If you miss a year of filing taxes, the consequences depend on whether you owe money or are due a refund. Owing taxpayers face penalties that start at 5% per month and can grow quickly, while those owed a refund risk losing it permanently if they wait too long. Either way, the IRS doesn’t forget. There’s no statute of limitations on unfiled returns, meaning the agency can come after you years or even decades later.
Penalties for Filing Late
The IRS charges two separate penalties when you owe taxes and don’t file on time: a failure-to-file penalty and a failure-to-pay penalty. The failure-to-file penalty is the steeper one at 5% of your unpaid tax for each month (or partial month) your return is late, up to a maximum of 25%. The failure-to-pay penalty adds another 0.5% per month on the balance you owe, also capping at 25%. When both penalties apply at the same time, the IRS reduces the filing penalty by the payment penalty amount so you’re not being double-charged during those first five months.
On top of the penalties, interest accrues on your unpaid balance from the original due date. The interest rate is set quarterly and compounds daily, so the longer you wait, the more your bill grows. A tax debt of $5,000 can balloon significantly over a year or two once you add penalties and interest together.
If you don’t owe anything, there’s no penalty for filing late. But you still have good reason to file, which we’ll get to below.

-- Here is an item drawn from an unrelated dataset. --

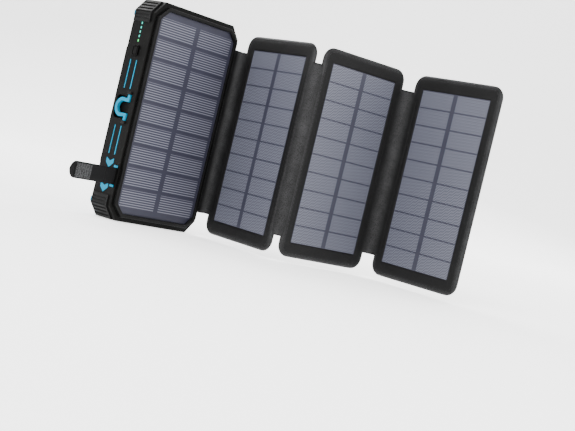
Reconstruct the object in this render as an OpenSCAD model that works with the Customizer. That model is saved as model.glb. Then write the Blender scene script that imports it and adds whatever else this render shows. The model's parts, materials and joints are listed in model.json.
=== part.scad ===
// Folding solar phone charger with a power bank, three fold-out solar panels,
// four captive charging leads, a hang loop, a closing strap and a lamp.
// Millimetres. +Z runs along the case from the cable end (z = 0) to the lamp end.
// The case's solar side faces -Y, its lead side faces +Y and the hinge side faces +X.
// The origin is the middle of the cable end, where the case stands.

/* [Case] */
// Width of the case across its long edges
case_w = 86.5; // [85.5:0.5:88]
// Length of the case from the cable end to the lamp end
case_l = 160; // [158:0.5:162]
// Thickness of the case with its bezel
case_t = 27; // [26:0.5:28]
// Thickness of the shell walls
wall = 2; // [1.8:0.1:2.2]
// Bevel where the lead side turns over to the edges
edge_bevel = 3; // [2.5:0.25:3.5]
// Corner cut measured across the case
corner_x = 8; // [7:0.5:9]
// Corner cut measured along the case
corner_z = 9.5; // [8.5:0.5:10]

/* [Solar side] */
// Width of the solar film on the case
film_w = 78; // [76:0.5:78.5]
// Length of the solar film on the case
film_l = 149; // [146:0.5:150]
// Thickness of the bezel around the film
bezel_t = 2.5; // [2.25:0.25:2.5]
// Width of the bezel's border
bezel_border = 2.25; // [2:0.25:2.5]

/* [Fold-out panels] */
// Width of one fold-out panel
panel_w = 81.5; // [80:0.5:82]
// Length of one fold-out panel
panel_l = 153; // [150:0.5:154]
// Thickness of one fold-out panel
panel_t = 4; // [3.75:0.25:4.25]
// Corner radius of a fold-out panel
panel_r = 9; // [7:0.5:10]
// Border of leather beside the panel's film
panel_side = 9; // [8:0.5:10]
// Border of leather above and below the panel's film
panel_end = 10.5; // [10:0.5:12]
// Width of the folds that bring two solar sides together
front_fold_w = 9; // [8:0.5:10]
// Width of the fold that brings two backs together
back_fold_w = 3.2; // [3:0.1:3.6]
// Length of the leather folds
fold_l = 126; // [118:1:130]
// Angle of the first panel to the case
fold_1 = 100; // [60:1:140]
// Angle of the second panel to the first
fold_2 = 91; // [60:1:120]
// Angle of the third panel to the second
fold_3 = 85; // [60:1:120]

/* [Leads] */
// Width of a flat lead
lead_w = 5; // [4.6:0.1:5.2]
// Thickness of a flat lead
lead_t = 2; // [1.8:0.1:2.2]
// Thickness of the moulded plug grips
grip_t = 6; // [5.5:0.25:6]
// Widths of the metal plug shells, from the hinge side
shell_w = [6.7, 8.3, 6.9, 12]; // [6:0.1:12]
// Thicknesses of the metal plug shells, from the hinge side
shell_t = [1.5, 2.6, 1.9, 2.2]; // [1.4:0.1:2.8]

/* [Lamp and controls] */
// Width of the lamp lens
lamp_w = 51; // [48:1:52]
// Height of the lamp lens
lamp_h = 12.5; // [11:0.5:13]
// Length of the power button
button_l = 7.6; // [7:0.2:8]
// Width of the power button
button_w = 6; // [5.6:0.2:6.4]
// Number of charge lights
light_count = 5; // [4:1:5]
// Spacing of the charge lights
light_pitch = 3.2; // [3:0.1:3.2]

/* [Hang loop and strap] */
// Outer radius of the hang loop
loop_r = 7; // [6.5:0.25:7.25]
// Thickness of the hang loop
loop_t = 2.4; // [2.2:0.1:2.4]
// Width of the closing strap
strap_w = 12; // [11:0.5:13]
// Thickness of the closing strap
strap_t = 1.6; // [1.4:0.1:1.7]
// Free length of the closing strap's outer part
strap_tip_l = 31; // [28:1:34]
// Angle by which the closing strap leans towards the solar side
strap_lean = 16; // [0:1:30]

/* [Hidden] */
$fn = 48;
// Running gap between pieces on different bodies
gap = 0.4;
// Seat gap between a piece and the pocket that holds it
seat = 0.1;
// Overshoot of a cutting shape past the face that it cuts
over = 1;

mid_z = case_l / 2;
half_w = case_w / 2;
front_y = -case_t / 2;
back_y = case_t / 2;
film_y = front_y + bezel_t;
split_y = film_y + 2 * wall;
cavity_low_y = back_y - 10;
cavity_high_y = back_y - wall;
bezel_w = film_w + 2 * bezel_border;
bezel_l = film_l + 2 * bezel_border;

// Lead side: pocket centres and widths from the hinge side to the strap side
pocket_x = [19.2, 6.4, -6.2, -19.2];
pocket_w = [10.6, 10.6, 10, 12.8];
pocket_z0 = 51;
recess_r = 5.4;
recess_z = 73.6;
rib_w = 1.3;
rib_gap = 0.35;
frame_depth = 1.2;
channel_w = lead_w + 2 * rib_gap;
lead_y = back_y - 0.4 - lead_t / 2;
channel_y = lead_y - lead_t / 2 - 0.2;
grip_y = back_y - 0.4 - grip_t / 2;
pocket_y = grip_y - grip_t / 2 - 0.3;
pivot_z = lead_t / 2 + 1.4;
well_z0 = 37;
well_z1 = 49;
grip_z0 = pocket_z0 + 1;
grip_w = [8.6, 9.6, 8.4, 12];
grip_l = [13, 13, 13, 9];
shell_l = [7, 7, 7, 11];

// Lead side: lamp, label and covers
lamp_z = 143.5;
lamp_x = 1;
lamp_ring = 1.6;
label_y = back_y - 0.7;
label_line = 1.2;
label_points = [[24.5, 89], [24.5, 134], [23.5, 135], [0, 131.2],
                [-23.5, 135], [-24.5, 134], [-24.5, 89], [0, 82.8]];
cover_t = 1.2;
cover_zc = [23, 139.5];
screw_zc = [18.5, 144];
screw_x = 35.5;
screw_r = 1.25;
boss_d = 6.4;
screw_head_r = 2.3;
screw_head_t = 1.8;
pad_t = 1.4;
pad_line = 1.5;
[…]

You Could Lose Your Refund
If the government owes you money, you have a limited window to claim it. The IRS generally gives you three years from the date your return was originally due to file and collect your refund. After that deadline passes, the money is permanently forfeited to the U.S. Treasury. No exceptions, no appeals. This deadline is called the Refund Statute Expiration Date.

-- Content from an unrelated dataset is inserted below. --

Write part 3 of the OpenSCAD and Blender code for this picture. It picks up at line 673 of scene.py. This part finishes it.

This matters more than many people realize. Each year, the IRS reports that billions of dollars in refunds go unclaimed because people simply never filed. If you had taxes withheld from your paycheck or qualified for refundable credits like the Earned Income Tax Credit, skipping your return doesn’t save you a hassle. It costs you money.
The IRS Can File a Return for You
When you don’t file, the IRS doesn’t just shrug and move on. The agency receives copies of your W-2s, 1099s, and other income documents from employers and financial institutions. If those records show you earned enough to owe taxes, the IRS can prepare what’s called a Substitute for Return on your behalf.

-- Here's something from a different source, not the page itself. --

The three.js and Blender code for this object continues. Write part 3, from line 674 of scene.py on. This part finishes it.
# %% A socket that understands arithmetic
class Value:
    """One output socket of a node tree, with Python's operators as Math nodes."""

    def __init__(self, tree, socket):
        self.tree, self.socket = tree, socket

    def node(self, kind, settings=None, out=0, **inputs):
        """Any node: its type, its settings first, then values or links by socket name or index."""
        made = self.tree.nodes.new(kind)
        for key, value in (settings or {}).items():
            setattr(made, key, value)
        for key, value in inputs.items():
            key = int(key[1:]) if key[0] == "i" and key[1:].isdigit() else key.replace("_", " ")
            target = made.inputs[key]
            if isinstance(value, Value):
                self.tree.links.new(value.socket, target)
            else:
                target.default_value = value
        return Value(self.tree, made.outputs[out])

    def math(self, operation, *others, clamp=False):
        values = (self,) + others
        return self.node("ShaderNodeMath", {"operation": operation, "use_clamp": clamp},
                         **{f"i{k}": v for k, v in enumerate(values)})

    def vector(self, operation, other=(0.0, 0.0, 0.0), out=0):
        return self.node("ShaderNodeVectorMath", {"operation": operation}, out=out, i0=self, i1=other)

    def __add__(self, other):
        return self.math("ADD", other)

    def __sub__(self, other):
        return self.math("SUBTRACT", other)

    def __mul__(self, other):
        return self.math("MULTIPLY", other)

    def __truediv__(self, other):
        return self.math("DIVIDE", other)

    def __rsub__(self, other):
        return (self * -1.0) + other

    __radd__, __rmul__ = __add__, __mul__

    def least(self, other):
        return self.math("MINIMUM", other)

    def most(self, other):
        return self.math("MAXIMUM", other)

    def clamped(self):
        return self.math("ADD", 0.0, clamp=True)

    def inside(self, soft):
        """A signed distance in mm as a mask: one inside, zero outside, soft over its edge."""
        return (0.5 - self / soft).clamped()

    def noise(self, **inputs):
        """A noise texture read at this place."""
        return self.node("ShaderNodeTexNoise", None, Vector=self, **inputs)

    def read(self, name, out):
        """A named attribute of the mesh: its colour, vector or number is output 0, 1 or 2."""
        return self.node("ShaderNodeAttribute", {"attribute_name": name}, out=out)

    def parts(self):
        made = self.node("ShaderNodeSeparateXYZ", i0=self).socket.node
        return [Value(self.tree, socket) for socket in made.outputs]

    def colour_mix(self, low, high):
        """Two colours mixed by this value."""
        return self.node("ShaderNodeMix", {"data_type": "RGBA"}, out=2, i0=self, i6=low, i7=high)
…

This substitute return will almost always result in a higher tax bill than if you’d filed yourself. The IRS uses the least favorable filing status available, typically single or married filing separately. It calculates your income based solely on what third parties reported. It does not include itemized deductions, business expenses, education credits, child tax credits, or any other deduction or credit you might have claimed. The result is a tax bill based on a stripped-down picture of your finances.
Before finalizing the assessment, the IRS sends you a 30-day letter proposing the amount you owe. You can respond by filing your own return with the correct deductions and credits, which replaces the substitute. If you ignore the 30-day letter, a 90-day letter (a Statutory Notice of Deficiency) follows, giving you one last chance to dispute the amount before the IRS formally assesses the tax and begins collection.
There’s No Time Limit on Unfiled Returns
When you file a tax return, the IRS generally has three years from that filing date to audit you or assess additional tax. That clock, called the Assessment Statute Expiration Date, protects you from being pursued indefinitely. But here’s the critical part: if you never file, that three-year clock never starts. The IRS can assess tax against you at any time, whether it’s 5 years later or 15.
This is one of the strongest reasons to file even if you can’t pay what you owe. Filing starts the clock. It also opens up options for payment plans and other relief programs that aren’t available to non-filers.
Self-Employment and Social Security Credits
If you’re self-employed and skip filing, you’re not just risking penalties. You’re also cutting yourself off from Social Security credits. Unlike W-2 employees whose employers report wages to the Social Security Administration automatically, self-employed workers only get credit for their earnings when they file a tax return and pay self-employment tax. No return means no reported income, which means no credits toward future retirement or disability benefits.
Over a career, even one missing year can reduce your eventual Social Security payments. You need a minimum number of credits (40, which works out to roughly 10 years of work) to qualify for retirement benefits at all, and your benefit amount is calculated from your highest-earning years. A gap in your record lowers the average.
How to Catch Up on an Unfiled Year
The process for filing a late return is the same as filing on time. You gather your income documents, fill out the correct form for that tax year (using that year’s version, not the current one), and mail or e-file it. If you’re missing W-2s or 1099s, you can request a wage and income transcript from the IRS, which shows what was reported to the agency for any given year.
If you owe money and can’t pay the full amount, file anyway. The failure-to-file penalty is ten times steeper than the failure-to-pay penalty (5% versus 0.5% per month), so filing without paying is far better than not filing at all. Once you’ve filed, you can set up a monthly installment agreement with the IRS or apply for an offer in compromise if you genuinely can’t afford the full balance.
If you’re owed a refund and you’re still within the three-year window, file as soon as possible. There’s no penalty for late filing when you’re due money back, but every day you wait brings you closer to losing that refund permanently.